Cette décision est intéressante, car la liste de l’ancien article R. 146-2 était jusque-là considérée comme limitative : en effet, le Conseil d’Etat avait déjà jugé que des aménagements n’y figurant pas ne pouvaient être vus comme des aménagements légers au sens de la Loi Littoral (CE, 20 oct. 1995, n°151282 : cas d’une aire de jeu et de sports ; CE, 27 juin 2005, n° 256668 : BJDU 2005. 238, concl. Chavaux, obs. Touvet; AJDI 2006. 21, chron. Gilbert et Simonet : cas d’une aire de stationnement ; voir aussi CE 20 mai 2011, n° 325552).

Notons toutefois qu’un arrêt de 2013 avait précisé que des aménagements nécessaires à la lutte contre l’incendie pouvaient être autorisés (non mentionnés par le texte de l’article R. 146-2) :

« Considérant que, si les dispositions de l’article R. 146-2 du code de l’urbanisme ne mentionnent pas, parmi les aménagements légers pouvant être implantés dans les espaces remarquables protégés par les dispositions de l’article L. 146-6, les aménagements nécessaires à la lutte contre l’incendie, elles n’ont ni pour objet ni pour effet d’interdire la réalisation de tels aménagements, à la condition qu’il s’agisse d’aménagements légers strictement nécessaires à cette fin ; » (CE 6 févr. 2013, n° 348278: Lebon T. 717 ; Envir. 2013, n° 27, obs. Sousse; AJDA 2013. 324 ; BJDU 2013. 177, concl. Lambolez, obs. Trémeau.)

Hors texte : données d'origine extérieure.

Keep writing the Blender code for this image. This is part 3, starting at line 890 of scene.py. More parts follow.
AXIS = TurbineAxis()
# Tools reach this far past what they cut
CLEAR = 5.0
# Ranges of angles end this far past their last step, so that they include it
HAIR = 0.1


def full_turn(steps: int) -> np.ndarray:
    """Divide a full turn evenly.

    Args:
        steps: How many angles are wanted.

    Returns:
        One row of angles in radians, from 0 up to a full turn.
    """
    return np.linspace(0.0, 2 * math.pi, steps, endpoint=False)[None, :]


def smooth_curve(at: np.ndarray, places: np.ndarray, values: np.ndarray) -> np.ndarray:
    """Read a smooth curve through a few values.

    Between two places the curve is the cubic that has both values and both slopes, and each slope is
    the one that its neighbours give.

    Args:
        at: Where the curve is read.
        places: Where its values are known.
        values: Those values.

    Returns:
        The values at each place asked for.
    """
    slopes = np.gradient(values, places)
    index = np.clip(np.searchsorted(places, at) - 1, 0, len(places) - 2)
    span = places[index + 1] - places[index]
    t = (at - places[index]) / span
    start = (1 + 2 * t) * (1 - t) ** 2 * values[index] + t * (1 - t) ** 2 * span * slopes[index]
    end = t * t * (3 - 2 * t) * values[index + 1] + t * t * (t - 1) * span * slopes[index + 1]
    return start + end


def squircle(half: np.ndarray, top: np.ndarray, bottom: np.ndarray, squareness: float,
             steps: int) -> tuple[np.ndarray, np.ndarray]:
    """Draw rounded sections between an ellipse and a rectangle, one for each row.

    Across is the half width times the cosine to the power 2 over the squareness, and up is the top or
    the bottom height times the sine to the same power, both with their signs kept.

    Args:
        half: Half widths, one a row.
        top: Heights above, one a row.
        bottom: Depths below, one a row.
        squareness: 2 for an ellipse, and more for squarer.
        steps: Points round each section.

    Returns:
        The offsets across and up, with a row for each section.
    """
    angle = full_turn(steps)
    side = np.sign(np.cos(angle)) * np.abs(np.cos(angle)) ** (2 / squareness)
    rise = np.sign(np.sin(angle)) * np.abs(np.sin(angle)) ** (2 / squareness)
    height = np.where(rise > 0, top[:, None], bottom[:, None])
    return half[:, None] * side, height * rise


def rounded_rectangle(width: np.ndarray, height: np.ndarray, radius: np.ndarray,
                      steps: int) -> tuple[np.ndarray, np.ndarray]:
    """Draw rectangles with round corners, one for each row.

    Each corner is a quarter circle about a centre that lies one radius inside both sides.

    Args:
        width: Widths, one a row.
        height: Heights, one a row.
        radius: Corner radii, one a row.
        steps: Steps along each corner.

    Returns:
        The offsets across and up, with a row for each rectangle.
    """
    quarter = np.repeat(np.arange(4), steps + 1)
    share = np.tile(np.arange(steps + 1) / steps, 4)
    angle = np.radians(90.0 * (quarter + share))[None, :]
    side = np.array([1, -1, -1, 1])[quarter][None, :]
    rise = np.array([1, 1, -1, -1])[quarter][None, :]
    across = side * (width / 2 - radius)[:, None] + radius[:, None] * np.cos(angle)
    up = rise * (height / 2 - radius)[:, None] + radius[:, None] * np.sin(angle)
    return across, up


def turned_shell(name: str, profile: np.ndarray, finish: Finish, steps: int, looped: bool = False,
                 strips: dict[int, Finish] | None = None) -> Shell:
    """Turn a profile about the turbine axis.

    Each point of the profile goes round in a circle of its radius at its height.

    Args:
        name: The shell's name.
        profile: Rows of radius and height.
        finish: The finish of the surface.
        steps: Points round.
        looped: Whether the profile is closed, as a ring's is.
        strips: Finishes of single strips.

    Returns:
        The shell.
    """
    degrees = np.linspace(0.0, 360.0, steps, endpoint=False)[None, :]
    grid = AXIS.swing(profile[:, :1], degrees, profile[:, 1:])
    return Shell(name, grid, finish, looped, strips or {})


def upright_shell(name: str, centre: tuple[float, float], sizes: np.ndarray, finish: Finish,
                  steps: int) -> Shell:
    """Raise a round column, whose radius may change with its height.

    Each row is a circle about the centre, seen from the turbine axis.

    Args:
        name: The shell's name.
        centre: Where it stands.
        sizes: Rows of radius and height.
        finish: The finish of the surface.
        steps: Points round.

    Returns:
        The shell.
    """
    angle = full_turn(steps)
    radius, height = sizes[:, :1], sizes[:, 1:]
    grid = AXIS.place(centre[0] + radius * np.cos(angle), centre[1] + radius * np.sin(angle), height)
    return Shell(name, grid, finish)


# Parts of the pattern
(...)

L’arrêt commenté s’inscrit donc dans la continuité de cette décision, et confirme la volonté du juge de faire prévaloir une lecture constructive des dispositions applicables aux espaces remarquables du littoral, qui ne sauraient avoir pour effet de faire obstacle à la préservation ou à la protection du site en figeant toute forme d’évolution.